How in the world can we drop the doctrine of penal substitutionary atonement when the big movies and the big television shows are under God’s sovereign hand serving as reformed theological illustrations? Next thing you know Bauer will start reading the Puritans to help solidify his courage to lay down his life for many and grow a little beard in tribute to Charles Haddon Spurgeon.
For both of you reading this from some backwoods fundamentalist church who have not watched 24, there is still time for you to repent. The first seasons are on DVD and you have time to catch up by the season premiere in January.
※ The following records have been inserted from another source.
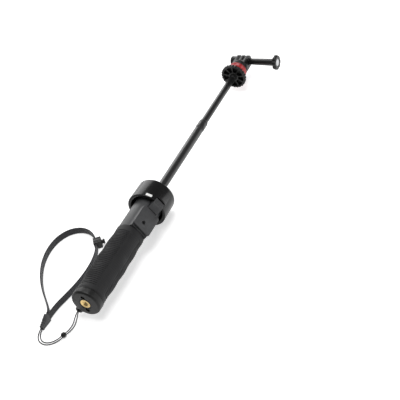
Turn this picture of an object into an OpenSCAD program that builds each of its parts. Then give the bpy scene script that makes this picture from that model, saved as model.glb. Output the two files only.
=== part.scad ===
// Telescopic selfie stick for an action camera, lying along +X on a table.
// Origin: mouth of the tripod socket, on the pole's axis, in the butt face.
// +X runs along the pole to the camera head, +Z is up, the clamp screw's knob points to -Y.

/* [Handle] */
// Length from the butt face to the bumper collar's near rim
grip_length = 140; // [139:1:142]
// Radius of the rubber sleeve between its swellings
sleeve_r = 15.2; // [15:0.1:15.6]
// Radius of the neck between the sleeve and the collar
neck_r = 15; // [14.8:0.1:15.2]
// Radius of the base cap
cap_r = 16; // [15.5:0.1:16.4]

/* [Bumper collar] */
// Outer radius of the collar
collar_r = 22; // [21.6:0.1:22.4]
// Length of the collar along the pole
collar_length = 27.5; // [26.5:0.5:28]
// Wall of the collar's open skirt
skirt_wall = 4; // [3.8:0.1:4]
// Angle of the release button above -Y, round the pole
latch_angle = 30; // [25:1:35]
// Angle of the pale index mark above -Y, round the pole
mark_angle = 68; // [66:1:72]

/* [Pole] */
// Outer diameter of the middle tube
mid_d = 10; // [9.9:0.05:10]
// Outer diameter of the inner tube
inner_d = 8; // [7.9:0.05:8]
// Wall of both tubes
tube_wall = 0.6; // [0.5:0.1:0.6]
// Middle tube showing beyond the collar
mid_reach = 128; // [125:0.5:132]
// Inner tube showing beyond the middle tube
inner_reach = 89.5; // [85:0.5:92]

/* [Head] */
// Radius of the lock wheel
wheel_r = 15.8; // [15.2:0.1:16.2]
// Number of spokes in the lock wheel
wheel_spokes = 9; // [7:1:11]
// Height of the clamp pivot above the lock wheel's open face
pivot_rise = 34; // [33:0.5:36]
// Thickness of each of the three prongs
prong_t = 3; // [2.9:0.05:3]
// Gap between two prongs
prong_gap = 3.1; // [3.1:0.05:3.2]
// Length of the clamp screw's plastic barrel
barrel_length = 32.6; // [30:0.2:34]
// Radius of the clamp screw's lobed knob
knob_r = 9; // [8.5:0.1:9.5]

/* [Wrist strap] */
// Width of the wrist webbing, which lies on its edge
webbing_w = 7.8; // [7.4:0.1:7.8]
// Thickness of the wrist webbing
webbing_t = 1.4; // [1.2:0.1:1.4]
// Diameter of the thin lanyard cord
lanyard_d = 1.2; // [1:0.1:1.2]

/* [Hidden] */
$fn = 64;

// Places along the pole, from the butt to the head
core_x = [9, 101];
sleeve_x = [9.3, 100.7];
plate_x = [102.5, 130];
rim_x = grip_length;
web_x = [151, 153.4];
neck_end_x = 158;
collar_end_x = rim_x + collar_length;
mid_x = [142, collar_end_x + mid_reach - 2.5];
mid_tip_x = collar_end_x + mid_reach;
wheel_x = mid_tip_x + inner_reach;
inner_x = [235, wheel_x + 6];
pivot_x = wheel_x + pivot_rise;

// Radii of the telescoping parts; sliding fits have 0.06 all round
slide_gap = 0.06;
mid_r = mid_d / 2;
mid_bore_r = mid_r - tube_wall;
inner_r = inner_d / 2;
inner_bore_r = inner_r - tube_wall;
guide_r = 6.8;
guide_bore_r = 5.96;
bush_r = guide_bore_r - slide_gap;
front_bush_r = 8.5;

// Release button: distances from the pole's axis, and its travel
button_w = 12;
button_foot_r = 14.6;
button_top_r = collar_r + 0.3;
button_x = [130.6, 144.4];
button_travel = 1.8;
channel_r = 12.6;
plate_face_r = 17.6;
plate_seat_r = 14.9;
plate_w = 23;
screw_x = 111.5;
screw_z = 1.5;
spring_x = 140;
brake_x = [154, 156.4];
arm_w = 7;
arm_r = 17.5;

// Lock wheel and camera mount, measured from the wheel's open face
wheel_floor_x = [wheel_x + 4.6, wheel_x + 5.8];
wheel_top_x = wheel_x + 9;
ring_x = wheel_top_x + 0.5;
mount_x = ring_x + 7;
prong_r = 7.5;
prong_pitch = prong_t + prong_gap;
stack_y = 1.5 * prong_t + prong_gap;
bolt_r = 2.42;
nut_end_y = stack_y + 7.9;
nut_seat_y = nut_end_y - 4.4;
washer_y = stack_y + 0.1;
shank_y = washer_y + 1.1;
knob_y = shank_y + barrel_length;
knob_t = 5;
inlay_r = 4.2;
stud_r = 3.1;

// The floor is the table top under the collar
floor_z = -collar_r;

// Lanyard lug on the base cap, 45 degrees below +Y
lug_angle = 45;
lug_r = 18.6;
lug_x = [1.5, 6];

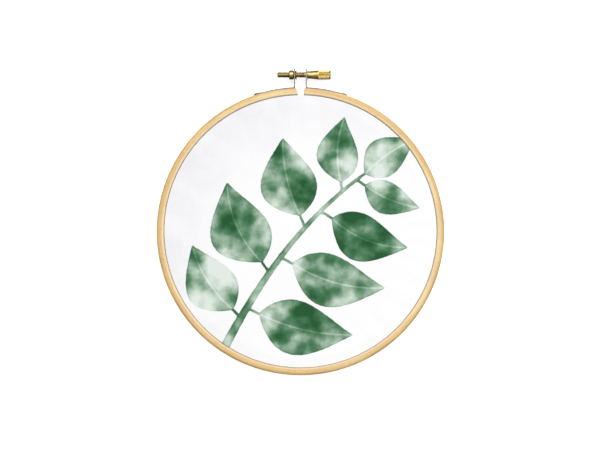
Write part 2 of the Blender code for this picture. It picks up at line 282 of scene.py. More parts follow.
def finished_mesh(name, verts, faces, attributes):
    """A smooth-shaded object with its faces out, and with attributes that hold a value for each point."""
    mesh = bpy.data.meshes.new(name)
    mesh.from_pydata(verts, [], faces)
    add_attributes(mesh, attributes)
    faced_out(mesh)
    mesh.shade_smooth()
    made = bpy.data.objects.new(name, mesh)
    bpy.context.scene.collection.objects.link(made)
    return made


def joint_at(radius):
    """Angle of the glued joint, which slants across the wall of the inner ring."""
    across = (radius - INNER_RING_R) / INNER_RING_WALL
    return JOINT_ANGLE + across * JOINT_LENGTH / INNER_RING_R


sanded_beech = beech()
inner_section = lath_section(
    INNER_RING_R - INNER_RING_WALL,
    INNER_RING_R,
    INNER_RING_DEPTH,
    INNER_EDGE_ROUNDING,
    INNER_EDGE_ROUNDING,
)
inner_lath = bent_lath(
    "inner_ring_lath",
    inner_section,
    joint_at,
    lambda radius: joint_at(radius) + math.tau - JOINT_GAP / radius,
    seed=2,
)
mark_lath(inner_lath, inner_section, joint_at, seed=2)
inner_lath.data.materials.append(sanded_beech)
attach(inner_lath, "hoop")
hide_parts("inner_ring")


# Cloth
# One round of white plain-weave cotton, dyed with a green wash print before it is stretched. It lies
# drum-tight over the inner ring, turns down between the rings and is cut off just short of the back.

cloth_low, cloth_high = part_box("cloth")
# The solids leave 0.3 mm between the cloth and the outer ring. The real ring pinches it, so it reaches
# further out here.
CLOTH_R = (cloth_high.x - cloth_low.x) / 2 + 0.12 * MM
CLOTH_TOP = cloth_high.z
CLOTH_EDGE_Z = cloth_low.z
CLOTH_SHOULDER_R = 0.35 * MM
CLOTH_SAG = 0.6 * MM
CLOTH_SAG_POWER = 6
CLOTH_THICK = 0.3 * MM
CLOTH_EDGE_WANDER = 0.3 * MM
CLOTH_HELD_WIDTH = 2.5 * MM
FREE_CLOTH_R = INNER_RING_R - INNER_RING_WALL
CLOTH_CELLS = 176
SHOULDER_ROWS = 5
WALL_ROWS = 6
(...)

But, be warned, you will be up all night like a crack addict wanting another fix and the odds are good that your entire Christmas break will be spent in your jammies staring at your television to finish up before season six commences.
So Jake Sully's an antichrist while Jack Bauer is a Christ-type and the popularity of 24 is proof to Mark Driscoll that penal substitutionary atonement should be more popular with liberal and mainline Protestants. If Driscoll's second-favorite show was Dog The Bounty Hunter that might be a tip-off that the level of narrative analysis and nuance he's willing to bring to something might have an exceptionally low bar. :)
Or perhaps, even more to the point, we might be seeing in Mark Driscoll someone who's perfectly content to run with a merely cosmetic narrative resemblance between the life of Jesus and a character on a show he likes as sufficient reason for a Christ typology and pontificating about pet doctrines. If he doesn't connect to the story and the characters in some crucial way or sees that cosmetic resemblance between character A and Jesus being used to promote ideas he already dislikes that may or may not have any actual connection to paganism, it's satanic.
So the narrative resemblance of a Jack Sully or a Jack Bauer to a Christ type leads Driscoll to denounce one and endorse the other depending on what that cosmetically similar narrative to Jesus points toward. One can't help but wonder what Mark Driscoll might have to say about the South Park episode "Margaritaville".